WHY Hyvonen’s songs are impressively understated beasts, often built around an airy skeleton of simple acoustic strumming or basic piano chords and a blank-canvas vocal. The minimalist arrangements draw attention to her knife-edged lyrics, which paint teen/20-something anomie in sharp images of New Order and eating disorders or Rilke and hard cocks.

BUZZ FACTOR High. Reputable indie Secretly Canadian’s late 2006 reissue of her Until Death Comes disc (originally released the previous year on the Concretes’ Licking Fingers label) secured her status as a singer/songwriter to watch in North America, and touring with Jens Lekman and Jose Gonzalez (crown princes of Swede heart-on-my-sleeve pop) upped the ante.

HARMONICA

at Hard Rock Live (279 Yonge), tonight (Thursday, March 8), 10:30 pm, and Sneaky Dee’s (431 College), Friday (March 9), 11 pm

WHO Sweetly shambling, sporadically shouty Norwegian indie pop ensemble with a penchant for bright colours and wild animals.

WHY Cuz they’re goddamned fun and their songs are jangly, effervescent bliss that refuse to get too complicated. Think the Grates, with thicker accents.

BUZZ FACTOR Medium-low.
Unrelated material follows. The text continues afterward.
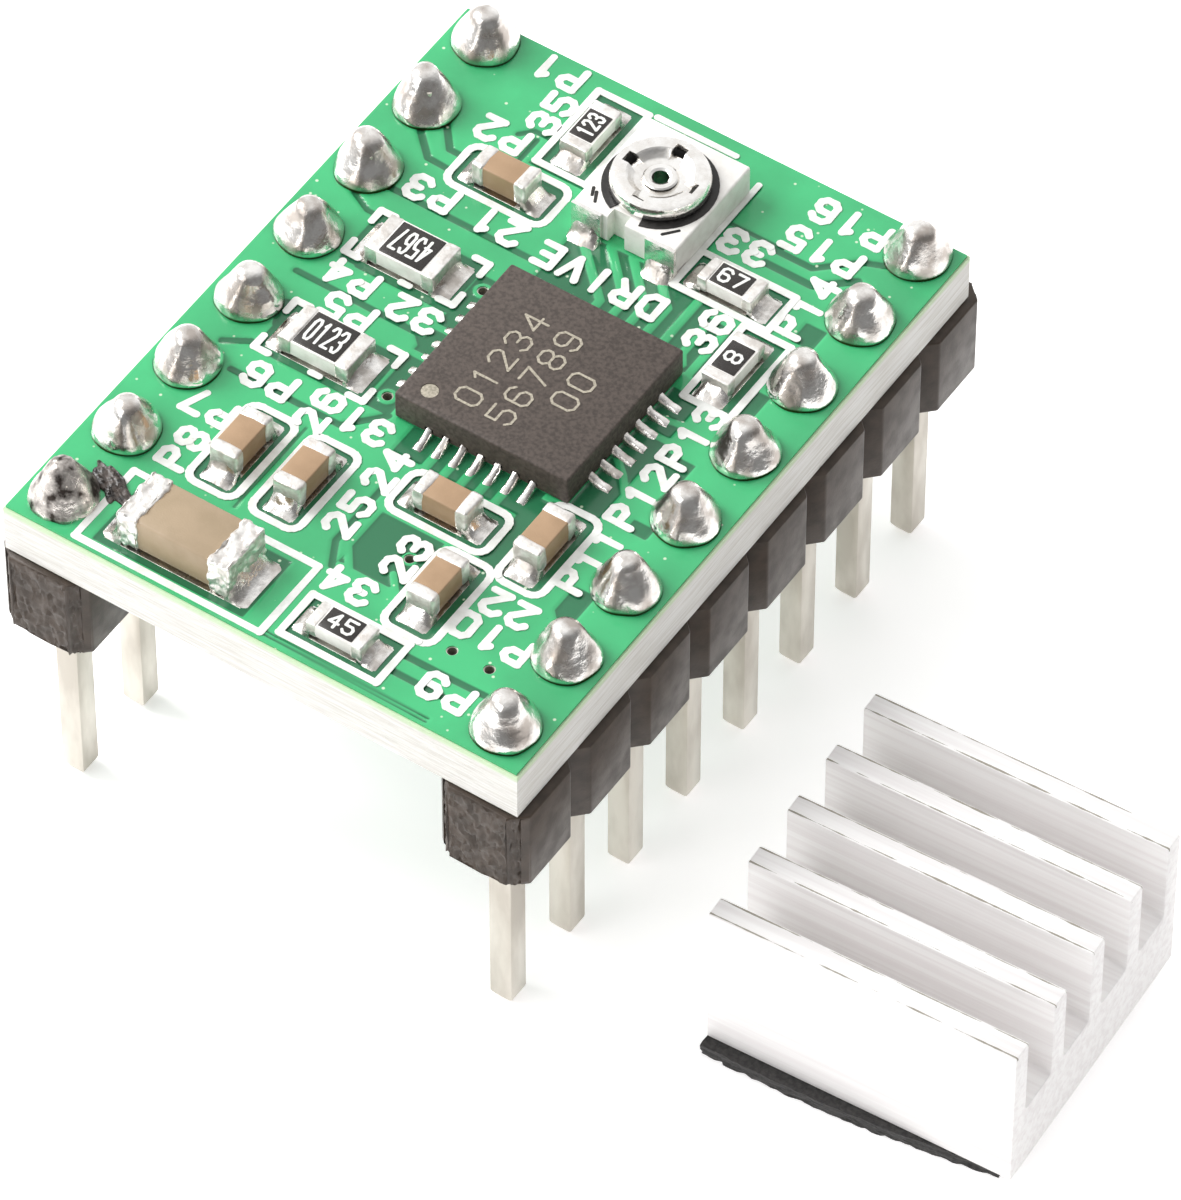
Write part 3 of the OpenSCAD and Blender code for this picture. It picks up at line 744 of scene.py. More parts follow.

They haven’t been around all that long (frontwoman Monica Johansen started the band as a solo experiment less than two years ago) and aren’t terribly well-known outside Norway. But UK sunshine-pop quartet the Magic Numbers are already fans, and chances are this CMW slot will bring them necessary North American exposure.

THE BESNARD LAKES

at Lee’s Palace (529 Bloor West), Friday (March 9), 11 pm

WHO At their core, Montreal couple Olga Goreas and Jace Lasek, who’s also known for his production skills as the man behind Breakglass Studio. Live, the psych-skewed duo expand into a shimmery, guitar-charged collective.

WHY YOU’LL LIKE THEM They combine the heart-surging epics of Floydian freakouts with gorgeous harmonies and the painstaking detail of indie dream pop, while their nods to the shameless cheese of Journey and Boston prevent you from feeling as though the Besnards take themselves too seriously.

BUZZ FACTOR Super-high. Between Lasek’s name-droppy studio credits, the band’s tendency to deliver stratospheric space-rock jams live and the fact that …Are The Dark Horse is netting (well-deserved) raves pretty much everywhere, this could be the Besnards’ year to shine.

THE PIPETTES

at the Rivoli (332 Queen West), Saturday (March 10), 12:30 am

WHO Brighton, England’s finest 21st-century answer to Spector-style girl groups.

WHY Seriously, who doesn’t like Motown girl groups? Have you no soul? Plus, they also have super-campy outfits.

BUZZ FACTOR To the max. It’s high time for a girl group revival, and the Concretes primed the pump (so to speak) with their pastel-coloured Diana Ross tributes. The Pipettes already have high-profile tours under their belt. All that’s left is for North America to catch up to the UK.